Write each line out exactly, leaving none out.

-- begin Data section --

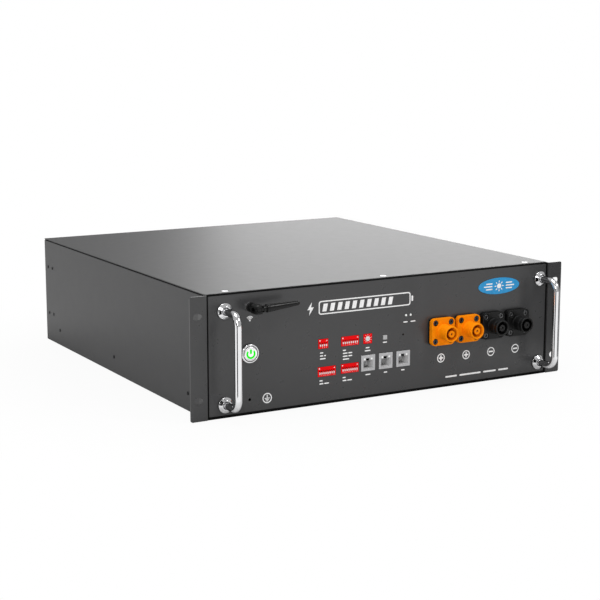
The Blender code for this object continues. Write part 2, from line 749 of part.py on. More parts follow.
def cell_row_outline(middle_y):
    """Return the plan of one row of cells, with a groove wherever two cells meet."""
    half_u = CELLS_PER_ROW * CELL_THICKNESS / 2
    half_v = CELL_WIDTH / 2
    seams = [(i - CELLS_PER_ROW / 2) * CELL_THICKNESS for i in range(1, CELLS_PER_ROW)]
    front = [(-half_u, middle_y - half_v)]
    back = [(half_u, middle_y + half_v)]
    for seam in seams:
        front += [(seam - CELL_GROOVE, middle_y - half_v), (seam, middle_y - half_v + CELL_GROOVE)]
        front.append((seam + CELL_GROOVE, middle_y - half_v))
    for seam in reversed(seams):
        back += [(seam + CELL_GROOVE, middle_y + half_v), (seam, middle_y + half_v - CELL_GROOVE)]
        back.append((seam - CELL_GROOVE, middle_y + half_v))
    front.append((half_u, middle_y - half_v))
    back.append((-half_u, middle_y + half_v))
    return front + back


def terminal_spots(middle_y):
    """Return the centres of the two terminals of each cell in a row."""
    centres = [(i - (CELLS_PER_ROW - 1) / 2) * CELL_THICKNESS for i in range(CELLS_PER_ROW)]
    return [(x, middle_y + sign * TERMINAL_OFFSET) for x in centres for sign in (-1, 1)]


def build_cell_row(name, middle_y):
    """Make one row of cells with its terminals, its link tray and its clamp frame."""
    row = slab(f"{name}_cell_row", "Z", CELL_BASE, CELL_TOP, cell_row_outline(middle_y),
               kind="cell_blue")
    half = TERMINAL_SIZE / 2
    for x, y in terminal_spots(middle_y):
        low = (x - half, y - half, CELL_TOP - 1.0)
        high = (x + half, y + half, CELL_TOP + TERMINAL_HEIGHT)
        fuse(row, box("terminal", low, high))

    reach = half + GAP
    windows = [rectangle(x - reach, y - reach, x + reach, y + reach)
               for x, y in terminal_spots(middle_y)]
    half_u = CELLS_PER_ROW * CELL_THICKNESS / 2
    half_v = CELL_WIDTH / 2
    plan = rectangle(-half_u + 2.0, middle_y - half_v + 2.0, half_u - 2.0, middle_y + half_v - 2.0)
    base = CELL_TOP + GAP
    slab(f"{name}_link_tray", "Z", base, base + 1.8, plan, windows, "tray_plastic")

    inner_u = half_u + 0.4
    inner_v = half_v + 0.4
    inner = rectangle(-inner_u, middle_y - inner_v, inner_u, middle_y + inner_v)
    outer_u = inner_u + CLAMP_SHEET
    outer_v = inner_v + CLAMP_SHEET
    outer = rectangle(-outer_u, middle_y - outer_v, outer_u, middle_y + outer_v)
    slab(f"{name}_clamp_frame", "Z", 15.0, 105.0, outer, [inner], "aluminium")


def build_series_link():
    """Make the bar that joins the two rows of cells at their right-hand ends."""
    x = (CELLS_PER_ROW - 1) / 2 * CELL_THICKNESS
    near = ROWS[0][1] + TERMINAL_OFFSET - 8.0
    far = ROWS[1][1] - TERMINAL_OFFSET + 8.0
    base = CELL_TOP + TERMINAL_HEIGHT + GAP
    slab("series_link", "Z", base, base + 2.5, rectangle(x - 8.0, near, x + 8.0, far), kind="copper")


def build_pack():
    """Make every sub-part of the battery pack."""
    build_enclosure()
    build_front_panel()
    build_ear("left", -1)
    build_ear("right", 1)
    for side, x in HANDLES:
        build_handle(side, x)
    build_power_button()
    build_antenna()
    for name, x in zip(CONNECTOR_NAMES, CONNECTOR_XS):
        kind = "orange_plastic" if name.startswith("positive") else "black_plastic"
        build_power_connector(name, x, kind)
    for number, x in enumerate(SOCKET_XS, start=1):
        build_network_socket(number, x)
    for name, x, z, ways in SWITCH_BLOCKS:
        build_switch_block(name, x, z, ways)
    build_code_switch()
    build_reset_switch()
    for name, x in LIGHTS:
        build_light(name, x)
    build_electronics()
    for name, middle_y in ROWS:
        build_cell_row(name, middle_y)
    build_series_link()


for existing in list(bpy.data.objects):
    bpy.data.objects.remove(existing)
build_pack()
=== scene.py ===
"""Looks of the rack-mounted battery pack: finer pieces, materials, studio and camera.

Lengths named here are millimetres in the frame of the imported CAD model: the width along X,
the depth along Y with the front panel facing -Y, and the height along Z.
"""

import json
import math

import bmesh
import bpy
from mathutils import Matrix, Vector


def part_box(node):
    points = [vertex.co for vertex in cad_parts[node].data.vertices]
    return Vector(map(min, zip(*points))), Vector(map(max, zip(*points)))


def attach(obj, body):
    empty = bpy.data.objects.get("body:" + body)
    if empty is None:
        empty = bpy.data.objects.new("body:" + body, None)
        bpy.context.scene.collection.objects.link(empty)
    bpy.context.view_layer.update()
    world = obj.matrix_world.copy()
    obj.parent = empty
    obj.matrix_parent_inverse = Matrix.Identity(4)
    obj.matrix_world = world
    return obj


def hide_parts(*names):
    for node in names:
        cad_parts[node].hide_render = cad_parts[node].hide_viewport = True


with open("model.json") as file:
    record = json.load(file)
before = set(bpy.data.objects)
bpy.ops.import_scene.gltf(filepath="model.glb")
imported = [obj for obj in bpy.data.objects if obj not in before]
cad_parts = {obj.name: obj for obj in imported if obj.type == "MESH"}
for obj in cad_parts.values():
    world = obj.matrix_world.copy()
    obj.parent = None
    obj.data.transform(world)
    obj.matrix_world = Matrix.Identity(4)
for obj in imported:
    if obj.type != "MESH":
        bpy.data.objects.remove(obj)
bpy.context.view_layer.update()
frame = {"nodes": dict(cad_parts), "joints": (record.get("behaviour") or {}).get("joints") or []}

MM = 0.001

# Camera, fitted to the object's corners
CAMERA_SPOT = (-877.9, -1592.7, 404.0)
CAMERA_AZIMUTH = -29.54
CAMERA_ELEVATION = 10.42
CAMERA_LENS = 89.24
CAMERA_SENSOR = 36.0

# Floor, as the camera and as polished metal see it: the distances over which it turns
# white, and the share of white beside the object
FLOOR_SEEN = (240.0, 520.0, 0.93)
FLOOR_REFLECTED = (340.0, 430.0, 0.15)

# Cards that the handles reflect: the handle, the direction to the right of the panel's
# outward normal, the width and the greyness
CARDS = (
    ("left", -57.0, 62.0, 0.004),
    ("right", -57.0, 62.0, 0.004),
    ("right", 64.0, 100.0, 0.16),
)
CARD_DISTANCE = 120.0
CARD_HEIGHT = 150.0

# Handles, and the dark tint of chrome seen edge on, which is painted shade along the rims of chrome
# pieces
HANDLE_BEND = 12.0
CHROME_EDGE_SHADE = (0.18, 0.18, 0.19, 1.0)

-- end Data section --

▸ Full answer:
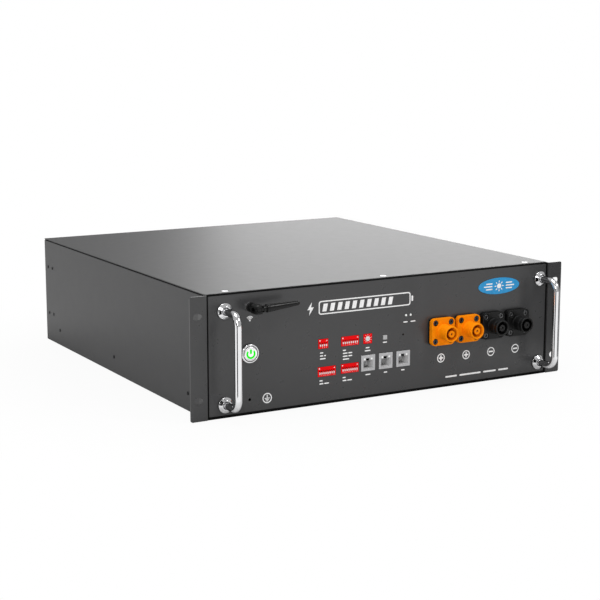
The Blender code for this object continues. Write part 2, from line 749 of part.py on. More parts follow.
def cell_row_outline(middle_y):
    """Return the plan of one row of cells, with a groove wherever two cells meet."""
    half_u = CELLS_PER_ROW * CELL_THICKNESS / 2
    half_v = CELL_WIDTH / 2
    seams = [(i - CELLS_PER_ROW / 2) * CELL_THICKNESS for i in range(1, CELLS_PER_ROW)]
    front = [(-half_u, middle_y - half_v)]
    back = [(half_u, middle_y + half_v)]
    for seam in seams:
        front += [(seam - CELL_GROOVE, middle_y - half_v), (seam, middle_y - half_v + CELL_GROOVE)]
        front.append((seam + CELL_GROOVE, middle_y - half_v))
    for seam in reversed(seams):
        back += [(seam + CELL_GROOVE, middle_y + half_v), (seam, middle_y + half_v - CELL_GROOVE)]
        back.append((seam - CELL_GROOVE, middle_y + half_v))
    front.append((half_u, middle_y - half_v))
    back.append((-half_u, middle_y + half_v))
    return front + back


def terminal_spots(middle_y):
    """Return the centres of the two terminals of each cell in a row."""
    centres = [(i - (CELLS_PER_ROW - 1) / 2) * CELL_THICKNESS for i in range(CELLS_PER_ROW)]
    return [(x, middle_y + sign * TERMINAL_OFFSET) for x in centres for sign in (-1, 1)]


def build_cell_row(name, middle_y):
    """Make one row of cells with its terminals, its link tray and its clamp frame."""
    row = slab(f"{name}_cell_row", "Z", CELL_BASE, CELL_TOP, cell_row_outline(middle_y),
               kind="cell_blue")
    half = TERMINAL_SIZE / 2
    for x, y in terminal_spots(middle_y):
        low = (x - half, y - half, CELL_TOP - 1.0)
        high = (x + half, y + half, CELL_TOP + TERMINAL_HEIGHT)
        fuse(row, box("terminal", low, high))

    reach = half + GAP
    windows = [rectangle(x - reach, y - reach, x + reach, y + reach)
               for x, y in terminal_spots(middle_y)]
    half_u = CELLS_PER_ROW * CELL_THICKNESS / 2
    half_v = CELL_WIDTH / 2
    plan = rectangle(-half_u + 2.0, middle_y - half_v + 2.0, half_u - 2.0, middle_y + half_v - 2.0)
    base = CELL_TOP + GAP
    slab(f"{name}_link_tray", "Z", base, base + 1.8, plan, windows, "tray_plastic")

    inner_u = half_u + 0.4
    inner_v = half_v + 0.4
    inner = rectangle(-inner_u, middle_y - inner_v, inner_u, middle_y + inner_v)
    outer_u = inner_u + CLAMP_SHEET
    outer_v = inner_v + CLAMP_SHEET
    outer = rectangle(-outer_u, middle_y - outer_v, outer_u, middle_y + outer_v)
    slab(f"{name}_clamp_frame", "Z", 15.0, 105.0, outer, [inner], "aluminium")


def build_series_link():
    """Make the bar that joins the two rows of cells at their right-hand ends."""
    x = (CELLS_PER_ROW - 1) / 2 * CELL_THICKNESS
    near = ROWS[0][1] + TERMINAL_OFFSET - 8.0
    far = ROWS[1][1] - TERMINAL_OFFSET + 8.0
    base = CELL_TOP + TERMINAL_HEIGHT + GAP
    slab("series_link", "Z", base, base + 2.5, rectangle(x - 8.0, near, x + 8.0, far), kind="copper")


def build_pack():
    """Make every sub-part of the battery pack."""
    build_enclosure()
    build_front_panel()
    build_ear("left", -1)
    build_ear("right", 1)
    for side, x in HANDLES:
        build_handle(side, x)
    build_power_button()
    build_antenna()
    for name, x in zip(CONNECTOR_NAMES, CONNECTOR_XS):
        kind = "orange_plastic" if name.startswith("positive") else "black_plastic"
        build_power_connector(name, x, kind)
    for number, x in enumerate(SOCKET_XS, start=1):
        build_network_socket(number, x)
    for name, x, z, ways in SWITCH_BLOCKS:
        build_switch_block(name, x, z, ways)
    build_code_switch()
    build_reset_switch()
    for name, x in LIGHTS:
        build_light(name, x)
    build_electronics()
    for name, middle_y in ROWS:
        build_cell_row(name, middle_y)
    build_series_link()


for existing in list(bpy.data.objects):
    bpy.data.objects.remove(existing)
build_pack()
=== scene.py ===
"""Looks of the rack-mounted battery pack: finer pieces, materials, studio and camera.

Lengths named here are millimetres in the frame of the imported CAD model: the width along X,
the depth along Y with the front panel facing -Y, and the height along Z.
"""

import json
import math

import bmesh
import bpy
from mathutils import Matrix, Vector


def part_box(node):
    points = [vertex.co for vertex in cad_parts[node].data.vertices]
    return Vector(map(min, zip(*points))), Vector(map(max, zip(*points)))


def attach(obj, body):
    empty = bpy.data.objects.get("body:" + body)
    if empty is None:
        empty = bpy.data.objects.new("body:" + body, None)
        bpy.context.scene.collection.objects.link(empty)
    bpy.context.view_layer.update()
    world = obj.matrix_world.copy()
    obj.parent = empty
    obj.matrix_parent_inverse = Matrix.Identity(4)
    obj.matrix_world = world
    return obj


def hide_parts(*names):
    for node in names:
        cad_parts[node].hide_render = cad_parts[node].hide_viewport = True


with open("model.json") as file:
    record = json.load(file)
before = set(bpy.data.objects)
bpy.ops.import_scene.gltf(filepath="model.glb")
imported = [obj for obj in bpy.data.objects if obj not in before]
cad_parts = {obj.name: obj for obj in imported if obj.type == "MESH"}
for obj in cad_parts.values():
    world = obj.matrix_world.copy()
    obj.parent = None
    obj.data.transform(world)
    obj.matrix_world = Matrix.Identity(4)
for obj in imported:
    if obj.type != "MESH":
        bpy.data.objects.remove(obj)
bpy.context.view_layer.update()
frame = {"nodes": dict(cad_parts), "joints": (record.get("behaviour") or {}).get("joints") or []}

MM = 0.001

# Camera, fitted to the object's corners
CAMERA_SPOT = (-877.9, -1592.7, 404.0)
CAMERA_AZIMUTH = -29.54
CAMERA_ELEVATION = 10.42
CAMERA_LENS = 89.24
CAMERA_SENSOR = 36.0

# Floor, as the camera and as polished metal see it: the distances over which it turns
# white, and the share of white beside the object
FLOOR_SEEN = (240.0, 520.0, 0.93)
FLOOR_REFLECTED = (340.0, 430.0, 0.15)

# Cards that the handles reflect: the handle, the direction to the right of the panel's
# outward normal, the width and the greyness
CARDS = (
    ("left", -57.0, 62.0, 0.004),
    ("right", -57.0, 62.0, 0.004),
    ("right", 64.0, 100.0, 0.16),
)
CARD_DISTANCE = 120.0
CARD_HEIGHT = 150.0

# Handles, and the dark tint of chrome seen edge on, which is painted shade along the rims of chrome
# pieces
HANDLE_BEND = 12.0
CHROME_EDGE_SHADE = (0.18, 0.18, 0.19, 1.0)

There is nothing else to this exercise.